Quando falamos em pagamentos cashless, falamos em muitas e diversificadas formas de pagamento, todas elas que prescindem a presença de dinheiro físico, e que vão muito além dos cartões tradicionais e dos contactless como as carteiras digitais da Google Pay, da Apple Pay, da Paypal, e dos códigos QR, a forma mais utilizada na China dada a confiança neste sistema.

Convém aqui explicar a diferença entre cashless e contactless: embora ambas as formas de pagamento prescindam do uso de numerário na transação, a primeira inclui transferências online, pagamentos com cartão, digital wallets e pagamentos móveis, que podem ou não incluir contacto entre terminais, e na segunda, os pagamentos são feitos através de tecnologia NFC (Near Field Communication) ou RFID (Radio Frequency Identification) para completar um pagamento sem contacto entre cartões, dispositivos móveis e terminais.

Tecnologias aceleram mudança

“A inovação tecnológica é o driver de todas as mudanças que se têm registado na área dos pagamentos. Os consumidores estão dispostos a pagar com carteiras móveis como o Apple Pay, usando a impressão digital ou autenticação através de reconhecimento facial. Destacaria os algoritmos de inteligência artificial e de machine learning, potenciados por 5G, que hoje em dia são fundamentais na construção de modelos de controlo e prevenção de fraude e de categorização dos pagamentos”, explica Bruno Valério.

Para que esta transição digital aconteça e a sociedade cashless seja uma realidade, são utilizadas tecnologias que conferem confiança aos processos, como, por exemplo, o DLT/Blockchain, que permitirá um maior nível de disrupção através da segurança que trazem às operações; as arquiteturas API ready (open-banking), que estão na base dos novos serviços de iniciação de pagamentos e de agregação de contas; e a leitura de dados biométricos em que assentam grande parte dos mecanismos de segurança, como o 3DS.

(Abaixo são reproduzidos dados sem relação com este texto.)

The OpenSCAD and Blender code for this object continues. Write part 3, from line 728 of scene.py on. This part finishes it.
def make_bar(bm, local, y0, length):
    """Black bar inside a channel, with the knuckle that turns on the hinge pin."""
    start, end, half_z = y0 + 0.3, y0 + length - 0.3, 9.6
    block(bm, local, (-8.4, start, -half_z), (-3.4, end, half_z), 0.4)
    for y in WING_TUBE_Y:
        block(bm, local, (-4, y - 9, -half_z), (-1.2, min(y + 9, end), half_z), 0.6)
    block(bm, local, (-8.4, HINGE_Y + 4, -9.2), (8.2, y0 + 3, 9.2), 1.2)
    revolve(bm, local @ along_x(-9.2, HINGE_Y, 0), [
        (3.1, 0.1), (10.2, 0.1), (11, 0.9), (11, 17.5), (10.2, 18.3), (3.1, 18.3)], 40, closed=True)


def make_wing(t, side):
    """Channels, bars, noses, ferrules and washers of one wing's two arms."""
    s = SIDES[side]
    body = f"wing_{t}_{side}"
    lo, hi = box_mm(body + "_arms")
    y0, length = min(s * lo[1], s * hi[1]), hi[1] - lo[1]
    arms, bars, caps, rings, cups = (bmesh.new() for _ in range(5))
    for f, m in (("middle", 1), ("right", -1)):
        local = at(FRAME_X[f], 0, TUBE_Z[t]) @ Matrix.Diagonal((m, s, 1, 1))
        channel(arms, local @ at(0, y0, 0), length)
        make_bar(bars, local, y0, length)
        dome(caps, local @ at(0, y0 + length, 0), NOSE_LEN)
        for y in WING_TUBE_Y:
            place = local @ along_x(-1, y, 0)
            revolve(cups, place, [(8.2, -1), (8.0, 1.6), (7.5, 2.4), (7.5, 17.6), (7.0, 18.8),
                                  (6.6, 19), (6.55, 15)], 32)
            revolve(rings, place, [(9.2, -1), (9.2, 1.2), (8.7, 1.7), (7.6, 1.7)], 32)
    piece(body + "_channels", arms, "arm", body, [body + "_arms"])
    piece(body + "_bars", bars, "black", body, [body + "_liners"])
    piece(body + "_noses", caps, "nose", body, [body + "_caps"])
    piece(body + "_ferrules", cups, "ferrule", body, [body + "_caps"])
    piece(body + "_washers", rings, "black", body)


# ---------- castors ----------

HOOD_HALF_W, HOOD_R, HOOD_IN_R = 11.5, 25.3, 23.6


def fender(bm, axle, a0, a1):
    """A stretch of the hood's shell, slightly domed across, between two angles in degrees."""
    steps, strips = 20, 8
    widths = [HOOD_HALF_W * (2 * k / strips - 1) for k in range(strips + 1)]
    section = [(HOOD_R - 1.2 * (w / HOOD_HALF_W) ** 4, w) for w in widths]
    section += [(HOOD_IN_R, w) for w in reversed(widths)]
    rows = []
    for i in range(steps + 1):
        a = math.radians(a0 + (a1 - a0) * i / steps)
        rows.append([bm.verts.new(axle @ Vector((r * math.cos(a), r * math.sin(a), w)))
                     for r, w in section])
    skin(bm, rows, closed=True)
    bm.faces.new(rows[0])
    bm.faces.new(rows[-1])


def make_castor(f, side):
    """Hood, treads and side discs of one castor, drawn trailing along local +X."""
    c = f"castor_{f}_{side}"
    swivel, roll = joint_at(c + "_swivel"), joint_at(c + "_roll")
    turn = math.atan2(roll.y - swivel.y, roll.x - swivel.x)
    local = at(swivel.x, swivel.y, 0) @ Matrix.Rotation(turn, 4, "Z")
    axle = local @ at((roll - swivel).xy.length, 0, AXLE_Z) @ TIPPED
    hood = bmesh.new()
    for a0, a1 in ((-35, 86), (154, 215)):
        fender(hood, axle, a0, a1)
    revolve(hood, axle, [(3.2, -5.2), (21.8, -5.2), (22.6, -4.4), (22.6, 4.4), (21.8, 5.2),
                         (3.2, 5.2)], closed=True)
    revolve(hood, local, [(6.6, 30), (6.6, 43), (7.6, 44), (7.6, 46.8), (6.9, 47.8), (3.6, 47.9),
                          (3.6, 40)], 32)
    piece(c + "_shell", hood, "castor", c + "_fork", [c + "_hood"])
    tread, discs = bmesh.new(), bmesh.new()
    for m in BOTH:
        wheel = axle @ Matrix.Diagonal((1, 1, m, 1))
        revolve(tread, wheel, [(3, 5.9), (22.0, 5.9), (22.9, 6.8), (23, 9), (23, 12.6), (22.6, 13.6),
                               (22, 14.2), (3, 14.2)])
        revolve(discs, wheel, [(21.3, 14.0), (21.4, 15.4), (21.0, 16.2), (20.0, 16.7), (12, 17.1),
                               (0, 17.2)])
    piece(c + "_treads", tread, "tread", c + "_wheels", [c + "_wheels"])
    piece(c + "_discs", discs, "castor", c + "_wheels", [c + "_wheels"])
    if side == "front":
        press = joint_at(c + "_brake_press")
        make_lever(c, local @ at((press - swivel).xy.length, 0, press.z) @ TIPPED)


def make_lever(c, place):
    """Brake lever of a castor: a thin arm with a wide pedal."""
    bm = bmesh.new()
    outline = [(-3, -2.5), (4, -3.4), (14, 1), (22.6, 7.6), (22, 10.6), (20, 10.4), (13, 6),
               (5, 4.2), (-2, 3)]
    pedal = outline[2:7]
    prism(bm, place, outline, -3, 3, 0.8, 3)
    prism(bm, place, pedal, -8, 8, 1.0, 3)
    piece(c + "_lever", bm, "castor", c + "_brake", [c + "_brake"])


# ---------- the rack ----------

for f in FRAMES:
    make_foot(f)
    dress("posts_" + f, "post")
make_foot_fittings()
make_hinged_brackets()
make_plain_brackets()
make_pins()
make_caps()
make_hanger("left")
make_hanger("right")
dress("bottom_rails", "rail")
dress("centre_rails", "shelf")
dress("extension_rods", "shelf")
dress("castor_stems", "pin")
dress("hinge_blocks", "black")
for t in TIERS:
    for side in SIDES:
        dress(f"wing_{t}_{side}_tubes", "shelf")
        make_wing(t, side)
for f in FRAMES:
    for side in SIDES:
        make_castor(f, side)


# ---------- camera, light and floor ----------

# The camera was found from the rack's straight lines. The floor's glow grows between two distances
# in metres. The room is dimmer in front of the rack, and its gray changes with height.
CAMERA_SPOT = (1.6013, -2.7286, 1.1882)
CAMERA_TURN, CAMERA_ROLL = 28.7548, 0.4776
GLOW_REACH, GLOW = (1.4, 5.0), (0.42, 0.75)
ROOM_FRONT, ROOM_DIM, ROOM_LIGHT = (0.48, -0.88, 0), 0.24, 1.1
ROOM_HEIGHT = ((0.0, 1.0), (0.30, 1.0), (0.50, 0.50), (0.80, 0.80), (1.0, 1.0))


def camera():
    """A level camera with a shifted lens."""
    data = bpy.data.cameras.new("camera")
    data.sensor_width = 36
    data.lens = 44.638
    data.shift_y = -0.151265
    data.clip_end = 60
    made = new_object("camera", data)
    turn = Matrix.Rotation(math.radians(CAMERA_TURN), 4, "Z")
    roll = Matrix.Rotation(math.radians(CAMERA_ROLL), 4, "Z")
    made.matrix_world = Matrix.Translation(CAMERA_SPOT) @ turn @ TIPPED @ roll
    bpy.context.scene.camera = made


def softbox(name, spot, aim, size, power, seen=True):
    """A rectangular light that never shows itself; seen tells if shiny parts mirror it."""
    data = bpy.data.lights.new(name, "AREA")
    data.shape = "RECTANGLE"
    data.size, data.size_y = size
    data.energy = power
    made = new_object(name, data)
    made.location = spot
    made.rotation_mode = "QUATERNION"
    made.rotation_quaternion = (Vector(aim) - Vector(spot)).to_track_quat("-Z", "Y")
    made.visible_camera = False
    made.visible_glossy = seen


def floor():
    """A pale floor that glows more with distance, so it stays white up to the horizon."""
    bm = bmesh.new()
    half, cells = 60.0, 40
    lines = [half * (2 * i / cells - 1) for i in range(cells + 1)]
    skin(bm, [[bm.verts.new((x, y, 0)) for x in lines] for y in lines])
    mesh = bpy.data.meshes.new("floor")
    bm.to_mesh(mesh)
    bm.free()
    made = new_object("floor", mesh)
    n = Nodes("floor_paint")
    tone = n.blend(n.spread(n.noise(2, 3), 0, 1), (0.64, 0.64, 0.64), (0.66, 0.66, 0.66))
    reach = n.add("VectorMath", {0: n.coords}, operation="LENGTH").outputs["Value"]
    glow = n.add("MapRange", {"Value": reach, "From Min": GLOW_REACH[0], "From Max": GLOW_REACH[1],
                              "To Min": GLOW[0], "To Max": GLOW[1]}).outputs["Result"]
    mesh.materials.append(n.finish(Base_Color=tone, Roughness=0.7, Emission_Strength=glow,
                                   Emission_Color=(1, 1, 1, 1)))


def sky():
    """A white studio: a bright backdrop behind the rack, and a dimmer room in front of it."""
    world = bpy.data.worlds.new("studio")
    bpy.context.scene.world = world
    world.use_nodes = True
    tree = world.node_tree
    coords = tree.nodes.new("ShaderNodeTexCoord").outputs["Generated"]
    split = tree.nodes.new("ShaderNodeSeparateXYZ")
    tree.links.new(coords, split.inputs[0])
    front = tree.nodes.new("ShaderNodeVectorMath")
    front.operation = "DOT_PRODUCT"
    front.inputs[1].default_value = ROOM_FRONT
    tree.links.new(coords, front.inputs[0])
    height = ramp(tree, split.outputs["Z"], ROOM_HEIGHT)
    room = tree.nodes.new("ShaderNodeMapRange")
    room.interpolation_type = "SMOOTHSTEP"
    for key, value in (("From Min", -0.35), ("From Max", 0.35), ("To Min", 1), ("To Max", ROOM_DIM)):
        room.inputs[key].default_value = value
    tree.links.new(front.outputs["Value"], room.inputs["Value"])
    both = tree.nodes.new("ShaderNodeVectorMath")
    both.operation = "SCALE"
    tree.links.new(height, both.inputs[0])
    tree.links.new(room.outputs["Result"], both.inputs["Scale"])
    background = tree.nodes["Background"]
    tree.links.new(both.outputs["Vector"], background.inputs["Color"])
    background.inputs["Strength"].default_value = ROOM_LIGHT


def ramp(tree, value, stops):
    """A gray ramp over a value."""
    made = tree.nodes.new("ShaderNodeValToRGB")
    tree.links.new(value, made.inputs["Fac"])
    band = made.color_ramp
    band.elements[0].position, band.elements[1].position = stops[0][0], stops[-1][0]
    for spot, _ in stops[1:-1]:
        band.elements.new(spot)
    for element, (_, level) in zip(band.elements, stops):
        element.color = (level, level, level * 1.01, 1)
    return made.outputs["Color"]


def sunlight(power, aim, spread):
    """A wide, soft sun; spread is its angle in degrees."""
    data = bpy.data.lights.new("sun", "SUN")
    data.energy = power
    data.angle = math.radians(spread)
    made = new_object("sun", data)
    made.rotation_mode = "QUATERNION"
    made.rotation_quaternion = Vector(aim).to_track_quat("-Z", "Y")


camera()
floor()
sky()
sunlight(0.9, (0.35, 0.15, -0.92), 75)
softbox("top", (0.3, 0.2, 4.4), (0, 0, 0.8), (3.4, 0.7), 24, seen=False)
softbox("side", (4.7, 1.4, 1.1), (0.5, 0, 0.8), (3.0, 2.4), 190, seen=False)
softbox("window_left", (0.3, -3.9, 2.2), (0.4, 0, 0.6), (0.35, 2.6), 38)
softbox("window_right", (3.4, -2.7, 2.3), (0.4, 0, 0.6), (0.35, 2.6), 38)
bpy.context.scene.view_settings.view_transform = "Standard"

São vários os exemplos da sua aplicação em Portugal. Um dos últimos projetos, divulgado recentemente, foi o do Metro do Porto e da SCTP que iniciaram um piloto que abrange a Linha Violeta do metro, que liga ao aeroporto, e a linha 500 dos autocarros. Através da tecnologia contactless, os utilizadores podem viajar sem necessidade de carregar o cartão Andante, e podem pagar a sua viagem aproximando o cartão de débito ou crédito nos validadores devidamente identificados. Isto facilita a utilização deste transporte, não sendo necessário ter dinheiro em numerário ou esperar na fila para adquirir bilhete. Esta ação foi desenvolvida em parceria pela Visa, o Andante, a Reduniq, a Card4B, a Cybersource e a Littlepay. O Porto junta-se assim a outras cidades europeias, como Londres, Madrid, Turim e Bona que utilizam este tipo de soluções contactless para facilitar a vida aos cidadãos.

O futuro será cada vez mais cashless

“A evolução para uma economia cada vez mais digital, a inovação permanente por parte dos vários agentes da indústria dos serviços financeiros, o uso da tecnologia e o nosso comportamento enquanto consumidores acentuará esta tendência. Ainda que existam realidades bastantes distintas sobre a relevância do dinheiro físico de acordo com as zonas do mundo, a tendência para o decréscimo no uso deste meio de pagamento é uma realidade”, assegura Bruno Valério.

Neste processo serão os consumidores a liderar o ritmo do processo de desuso do numerário e a sua substituição gradual por meios eletrónicos. Aliás, é precisamente a diferença de hábitos e de necessidades dos consumidores que justifica a diferença na utilização de notas e moedas entre os diferentes países e, mesmo numa sociedade cashless, o numerário poderá continuar a funcionar como um meio de pagamento de último recurso.